Aujourd’hui tournée vers l’avenir, la dirigeante entend s’inspirer des attentes des clients, notamment sur le plan technologique, afin que les conseillers soient mieux outillés pour les servir avec professionnalisme. En 2022, la CSF intégrera de nouvelles directives en cybersécurité. « En 2021, un focus a été mis pour livrer le plan d’inspection de l’AMF et gérer les risques et enjeux TI importants générés par le contexte de la pandémie et le retard en cybersécurité », lit-on dans le plan d’action de la CSF d’octobre 2021.

Le CA lui réitère sa confiance

Le 7 avril, le conseil d’administration (CA) de la Chambre de la sécurité financière (CSF) renouvelait publiquement sa confiance à l’endroit de la direction de l’organisme « à la suite d’allégations anonymes et malveillantes contenues dans des articles diffusés récemment sur Droit-Inc. ».

Dans un article, un groupe d’une vingtaine d’employés, actuels et anciens, qui se sont confiés au journaliste Gabriel Poirier sous le couvert de l’anonymat, déploraient « un climat de travail tendu ». Celui-ci expliquerait en partie les quelques 23 départs de membres du personnel de la CSF qu’il a recensés entre janvier 2020 et octobre 2021, selon Droit-Inc.

« Nous déplorons la publication de ces articles sur le style de gestion et le climat de travail à la CSF, et nous réfutons les allégations qui y sont rapportées. Le CA est convaincu que le climat de travail à la CSF est sain et respectueux de tous les employés », ont déclaré Georges E. Morin, président du comité des ressources humaines du CA, ainsi qu’Anne Côté et Sylvain De Champlain, vice-présidents, dans un communiqué.
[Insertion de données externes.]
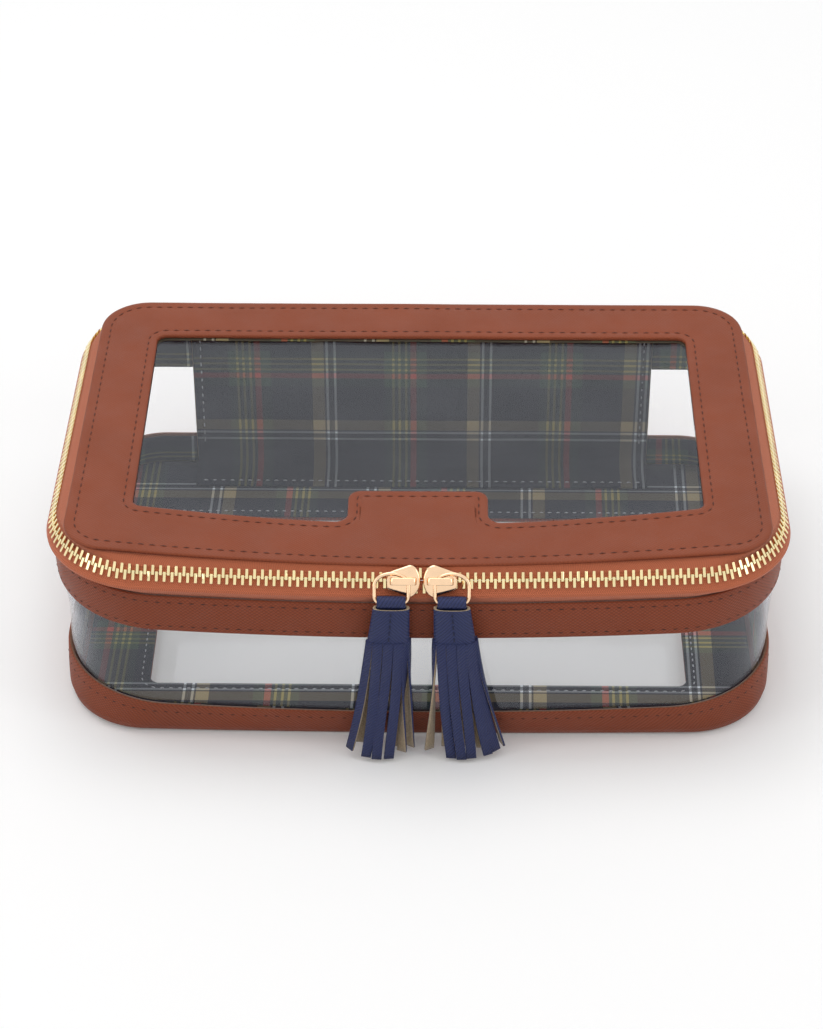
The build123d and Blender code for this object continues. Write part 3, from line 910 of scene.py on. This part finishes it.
def tapes():
    """Zipper tapes: cloth that leans in from the band to the lid, with the chain on it."""
    under = [wall_ring(z, leather_t + 0.4) for z in (band_top_z - 3, band_top_z)]
    lower = smooth_rows(under + [chain_ring(up) for up in (-5.6, -3.2, -1.4, -0.1)], 4)
    seat = lift(outline(LID, 0.6, lid_back_in, wall_open), lid_low_z - 0.1)
    upper = smooth_rows([chain_ring(0.1), chain_ring(1.4), chain_ring(2.6), seat], 4)
    for body, rows, node in (("case", lower, "zipper_tape_lower"),
                             ("lid", upper, "zipper_tape_upper")):
        thing = sheet(rows, node + "_cloth", body, "zipper_tape", [tape_cloth], node, False)
        skin = thing.modifiers.new("thickness", "SOLIDIFY")
        skin.thickness = 0.6 * MM
        skin.offset = 0.0


tapes()


def kept_nodes():
    """CAD nodes that are shown as they are, with a finish, and soft edges on the metal."""
    for name in ("zipper_teeth_lower", "zipper_teeth_upper", "zipper_end_stops",
                 "back_stiffener"):
        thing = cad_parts[name]
        thing.data.materials.clear()
        if name == "back_stiffener":
            thing.data.materials.append(stiff_board)
            continue
        thing.data.materials.append(brass)
        weld = thing.modifiers.new("weld", "WELD")
        weld.merge_threshold = 0.001 * MM
        soften = thing.modifiers.new("edges", "BEVEL")
        soften.width = 0.24 * MM
        soften.segments = 2
        soften.limit_method = "ANGLE"
        soften.angle_limit = math.radians(35)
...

Marie Élaine Farley nie aussi les allégations du média.

« Nous sommes en contact avec le CA de la CSF afin de nous assurer du suivi des recommandations découlant du rapport produit par un consultant externe sur le climat de travail à la CSF et de comprendre les améliorations qui ont été mise en place ces derniers mois », a dit dans un courriel Sylvain Théberge, directeur des relations médias, Direction des affaires publiques et des communications, à l’Autorité des marchés financiers.